» **EXERCISE REQUIREMENTS**
Show each line of the data below that has the string "finishes" in it.

[Dataset excerpt]
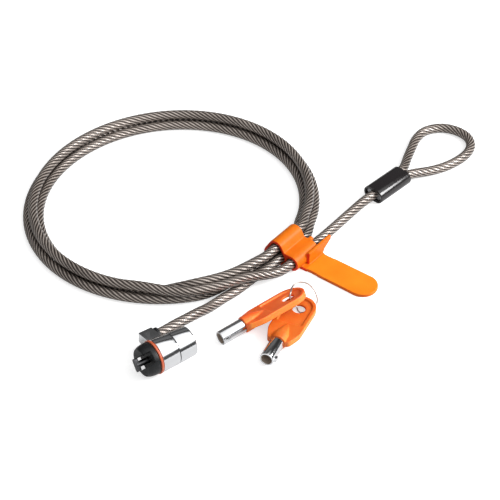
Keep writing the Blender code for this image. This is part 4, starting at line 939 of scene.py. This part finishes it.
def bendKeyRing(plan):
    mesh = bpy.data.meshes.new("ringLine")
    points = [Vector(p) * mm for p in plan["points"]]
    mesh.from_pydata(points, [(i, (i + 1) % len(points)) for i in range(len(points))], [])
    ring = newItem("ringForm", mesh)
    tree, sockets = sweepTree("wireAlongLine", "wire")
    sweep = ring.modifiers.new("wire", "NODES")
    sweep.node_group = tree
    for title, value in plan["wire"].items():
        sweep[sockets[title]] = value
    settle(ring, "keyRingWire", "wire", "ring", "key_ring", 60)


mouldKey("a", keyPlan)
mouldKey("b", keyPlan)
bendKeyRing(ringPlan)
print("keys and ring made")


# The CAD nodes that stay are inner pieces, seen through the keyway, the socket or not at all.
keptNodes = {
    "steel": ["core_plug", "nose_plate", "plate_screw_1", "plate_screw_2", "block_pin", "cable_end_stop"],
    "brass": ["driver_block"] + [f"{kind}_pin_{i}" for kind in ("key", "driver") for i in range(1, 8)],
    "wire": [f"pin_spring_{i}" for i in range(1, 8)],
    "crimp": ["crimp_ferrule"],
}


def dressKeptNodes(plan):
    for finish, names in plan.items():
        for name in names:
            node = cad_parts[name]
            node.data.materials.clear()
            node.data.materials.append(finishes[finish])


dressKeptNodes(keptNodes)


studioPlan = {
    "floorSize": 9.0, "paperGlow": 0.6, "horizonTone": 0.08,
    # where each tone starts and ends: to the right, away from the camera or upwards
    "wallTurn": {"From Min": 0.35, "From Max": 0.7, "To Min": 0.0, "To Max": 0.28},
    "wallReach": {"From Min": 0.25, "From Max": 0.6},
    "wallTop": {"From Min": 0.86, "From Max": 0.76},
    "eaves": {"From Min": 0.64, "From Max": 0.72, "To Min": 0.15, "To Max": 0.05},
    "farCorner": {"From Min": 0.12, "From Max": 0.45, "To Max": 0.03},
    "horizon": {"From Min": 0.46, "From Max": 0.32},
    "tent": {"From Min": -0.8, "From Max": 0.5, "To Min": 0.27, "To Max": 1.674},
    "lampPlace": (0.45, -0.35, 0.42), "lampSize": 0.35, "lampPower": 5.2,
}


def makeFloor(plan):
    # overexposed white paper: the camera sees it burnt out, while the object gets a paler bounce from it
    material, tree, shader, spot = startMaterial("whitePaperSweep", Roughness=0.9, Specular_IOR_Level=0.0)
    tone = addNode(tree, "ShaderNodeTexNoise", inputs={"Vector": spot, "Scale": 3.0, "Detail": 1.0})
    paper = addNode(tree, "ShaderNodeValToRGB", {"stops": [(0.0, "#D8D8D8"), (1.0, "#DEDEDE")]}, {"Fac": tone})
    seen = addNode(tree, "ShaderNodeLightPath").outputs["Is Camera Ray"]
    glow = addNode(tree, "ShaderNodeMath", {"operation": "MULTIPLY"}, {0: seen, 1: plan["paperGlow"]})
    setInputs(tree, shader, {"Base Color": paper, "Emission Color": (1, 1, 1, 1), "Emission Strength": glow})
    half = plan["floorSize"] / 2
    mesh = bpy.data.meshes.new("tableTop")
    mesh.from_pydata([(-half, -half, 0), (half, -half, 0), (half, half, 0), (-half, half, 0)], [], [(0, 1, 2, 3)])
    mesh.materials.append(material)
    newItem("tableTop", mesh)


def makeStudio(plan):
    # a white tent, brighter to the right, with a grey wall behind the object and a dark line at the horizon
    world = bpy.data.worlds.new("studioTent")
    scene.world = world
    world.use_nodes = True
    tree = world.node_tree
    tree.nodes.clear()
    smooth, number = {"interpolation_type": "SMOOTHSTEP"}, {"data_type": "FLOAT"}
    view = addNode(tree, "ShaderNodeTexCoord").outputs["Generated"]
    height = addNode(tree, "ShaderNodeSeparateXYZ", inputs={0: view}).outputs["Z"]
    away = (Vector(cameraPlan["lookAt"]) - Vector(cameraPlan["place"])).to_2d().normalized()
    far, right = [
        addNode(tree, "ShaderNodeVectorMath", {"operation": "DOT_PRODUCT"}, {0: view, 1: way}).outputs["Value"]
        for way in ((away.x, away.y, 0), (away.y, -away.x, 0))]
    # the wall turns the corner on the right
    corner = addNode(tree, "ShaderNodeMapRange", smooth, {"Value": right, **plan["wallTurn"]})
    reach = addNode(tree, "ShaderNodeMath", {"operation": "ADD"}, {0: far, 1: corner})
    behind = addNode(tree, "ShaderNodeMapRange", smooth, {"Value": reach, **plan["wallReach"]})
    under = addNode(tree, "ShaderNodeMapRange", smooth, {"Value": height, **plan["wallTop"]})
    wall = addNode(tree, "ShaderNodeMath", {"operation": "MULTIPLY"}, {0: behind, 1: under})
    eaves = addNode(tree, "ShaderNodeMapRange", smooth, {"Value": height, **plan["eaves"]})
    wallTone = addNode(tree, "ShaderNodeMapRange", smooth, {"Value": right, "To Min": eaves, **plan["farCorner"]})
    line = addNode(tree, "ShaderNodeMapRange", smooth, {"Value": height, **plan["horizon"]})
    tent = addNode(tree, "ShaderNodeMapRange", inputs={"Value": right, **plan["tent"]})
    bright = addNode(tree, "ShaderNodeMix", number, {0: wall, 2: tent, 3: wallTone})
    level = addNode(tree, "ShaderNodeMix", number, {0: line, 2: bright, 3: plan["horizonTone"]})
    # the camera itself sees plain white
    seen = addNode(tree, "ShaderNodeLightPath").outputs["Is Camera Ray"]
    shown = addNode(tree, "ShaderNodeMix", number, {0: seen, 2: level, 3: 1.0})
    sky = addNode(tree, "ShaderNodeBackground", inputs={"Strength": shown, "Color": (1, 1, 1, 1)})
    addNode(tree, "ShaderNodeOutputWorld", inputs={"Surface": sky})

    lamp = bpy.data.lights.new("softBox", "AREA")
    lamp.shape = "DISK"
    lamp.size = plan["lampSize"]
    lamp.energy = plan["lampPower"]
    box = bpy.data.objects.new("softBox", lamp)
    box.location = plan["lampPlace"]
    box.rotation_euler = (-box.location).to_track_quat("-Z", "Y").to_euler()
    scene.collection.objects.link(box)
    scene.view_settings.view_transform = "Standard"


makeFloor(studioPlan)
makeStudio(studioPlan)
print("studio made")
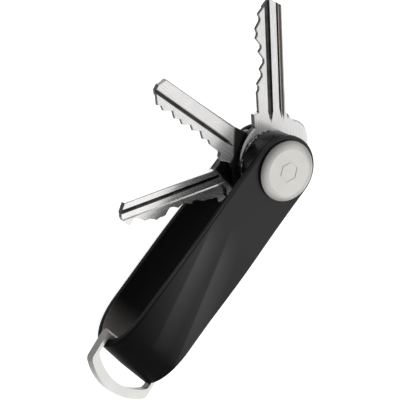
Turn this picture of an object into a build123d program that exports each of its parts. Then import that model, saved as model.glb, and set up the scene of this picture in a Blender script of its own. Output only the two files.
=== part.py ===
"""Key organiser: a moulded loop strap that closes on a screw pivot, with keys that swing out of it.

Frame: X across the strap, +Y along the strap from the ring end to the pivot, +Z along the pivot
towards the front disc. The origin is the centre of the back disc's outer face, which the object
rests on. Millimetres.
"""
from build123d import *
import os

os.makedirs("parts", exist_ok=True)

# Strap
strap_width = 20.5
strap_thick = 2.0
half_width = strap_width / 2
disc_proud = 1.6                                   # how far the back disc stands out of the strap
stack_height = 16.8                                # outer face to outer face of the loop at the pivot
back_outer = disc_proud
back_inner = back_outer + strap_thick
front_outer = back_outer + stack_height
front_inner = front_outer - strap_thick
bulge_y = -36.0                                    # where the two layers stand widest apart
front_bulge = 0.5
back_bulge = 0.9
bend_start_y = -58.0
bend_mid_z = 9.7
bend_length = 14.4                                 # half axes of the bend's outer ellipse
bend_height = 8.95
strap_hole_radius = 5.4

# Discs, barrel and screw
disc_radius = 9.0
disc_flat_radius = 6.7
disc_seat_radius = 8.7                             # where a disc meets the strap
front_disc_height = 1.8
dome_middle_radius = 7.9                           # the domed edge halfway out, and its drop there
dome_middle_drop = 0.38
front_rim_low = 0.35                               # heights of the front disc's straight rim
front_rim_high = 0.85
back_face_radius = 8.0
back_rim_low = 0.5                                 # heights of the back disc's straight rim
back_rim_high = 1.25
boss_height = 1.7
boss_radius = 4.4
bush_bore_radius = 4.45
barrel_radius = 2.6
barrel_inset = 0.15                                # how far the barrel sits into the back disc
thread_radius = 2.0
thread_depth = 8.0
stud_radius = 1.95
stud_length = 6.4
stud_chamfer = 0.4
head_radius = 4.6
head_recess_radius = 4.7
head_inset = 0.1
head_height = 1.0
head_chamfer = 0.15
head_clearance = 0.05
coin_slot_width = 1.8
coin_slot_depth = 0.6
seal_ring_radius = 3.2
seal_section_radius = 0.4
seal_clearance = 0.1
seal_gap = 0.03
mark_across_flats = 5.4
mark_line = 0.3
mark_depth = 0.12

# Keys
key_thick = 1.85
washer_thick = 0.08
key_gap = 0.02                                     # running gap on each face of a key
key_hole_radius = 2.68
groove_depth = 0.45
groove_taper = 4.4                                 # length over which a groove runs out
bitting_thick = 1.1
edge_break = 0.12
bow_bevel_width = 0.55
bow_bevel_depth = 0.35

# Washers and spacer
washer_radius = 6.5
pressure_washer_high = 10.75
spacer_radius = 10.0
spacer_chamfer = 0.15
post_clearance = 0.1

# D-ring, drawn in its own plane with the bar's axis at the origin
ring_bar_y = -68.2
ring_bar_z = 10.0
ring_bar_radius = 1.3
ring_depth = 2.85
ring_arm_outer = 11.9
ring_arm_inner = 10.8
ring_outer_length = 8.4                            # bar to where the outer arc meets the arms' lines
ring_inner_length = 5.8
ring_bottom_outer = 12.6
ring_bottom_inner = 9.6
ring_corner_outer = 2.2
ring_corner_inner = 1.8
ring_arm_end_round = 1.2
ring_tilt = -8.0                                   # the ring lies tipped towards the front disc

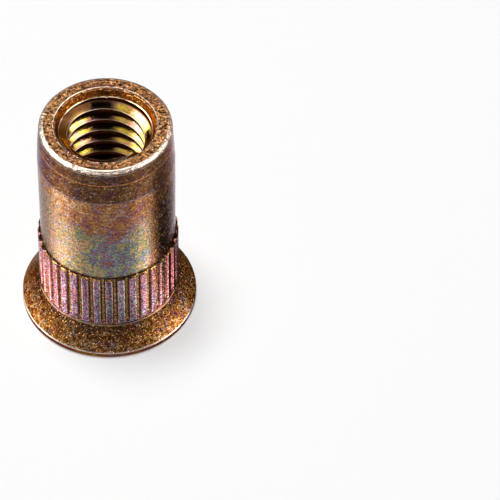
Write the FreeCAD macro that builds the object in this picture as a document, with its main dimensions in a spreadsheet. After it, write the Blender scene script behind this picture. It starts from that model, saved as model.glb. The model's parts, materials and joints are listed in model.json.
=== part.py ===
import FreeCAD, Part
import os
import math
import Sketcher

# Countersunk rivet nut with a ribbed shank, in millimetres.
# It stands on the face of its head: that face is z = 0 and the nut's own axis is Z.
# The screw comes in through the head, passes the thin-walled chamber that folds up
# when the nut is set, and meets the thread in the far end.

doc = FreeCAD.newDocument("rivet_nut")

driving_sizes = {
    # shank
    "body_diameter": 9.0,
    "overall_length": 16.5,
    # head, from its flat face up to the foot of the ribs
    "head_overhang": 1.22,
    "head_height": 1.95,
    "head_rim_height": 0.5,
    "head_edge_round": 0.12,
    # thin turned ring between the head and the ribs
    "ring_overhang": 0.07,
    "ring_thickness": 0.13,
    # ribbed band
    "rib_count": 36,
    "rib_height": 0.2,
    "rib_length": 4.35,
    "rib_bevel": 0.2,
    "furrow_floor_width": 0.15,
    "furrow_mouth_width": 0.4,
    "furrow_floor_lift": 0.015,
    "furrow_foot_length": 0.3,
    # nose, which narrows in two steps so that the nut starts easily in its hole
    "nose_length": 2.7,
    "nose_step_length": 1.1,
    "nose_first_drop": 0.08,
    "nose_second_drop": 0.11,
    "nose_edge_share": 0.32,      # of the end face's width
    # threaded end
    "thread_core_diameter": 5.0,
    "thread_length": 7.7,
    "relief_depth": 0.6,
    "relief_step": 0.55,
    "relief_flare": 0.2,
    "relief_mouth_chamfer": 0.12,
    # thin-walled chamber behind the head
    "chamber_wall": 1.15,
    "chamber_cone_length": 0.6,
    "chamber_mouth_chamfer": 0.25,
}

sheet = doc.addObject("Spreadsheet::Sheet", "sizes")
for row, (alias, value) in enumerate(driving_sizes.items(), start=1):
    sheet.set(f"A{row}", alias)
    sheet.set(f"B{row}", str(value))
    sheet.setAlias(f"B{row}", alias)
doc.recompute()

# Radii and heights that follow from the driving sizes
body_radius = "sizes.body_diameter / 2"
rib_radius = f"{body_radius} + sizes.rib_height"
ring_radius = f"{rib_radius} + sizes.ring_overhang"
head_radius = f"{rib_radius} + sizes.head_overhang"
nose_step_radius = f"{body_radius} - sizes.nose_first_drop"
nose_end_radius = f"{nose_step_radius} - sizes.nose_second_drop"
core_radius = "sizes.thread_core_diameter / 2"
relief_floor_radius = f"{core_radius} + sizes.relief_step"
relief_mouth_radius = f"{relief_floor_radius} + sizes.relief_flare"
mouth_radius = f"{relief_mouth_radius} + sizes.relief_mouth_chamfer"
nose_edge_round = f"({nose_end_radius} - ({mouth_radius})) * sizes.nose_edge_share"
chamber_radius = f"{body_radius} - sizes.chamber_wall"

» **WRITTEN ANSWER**
Keep writing the Blender code for this image. This is part 4, starting at line 939 of scene.py. This part finishes it.
            node.data.materials.append(finishes[finish])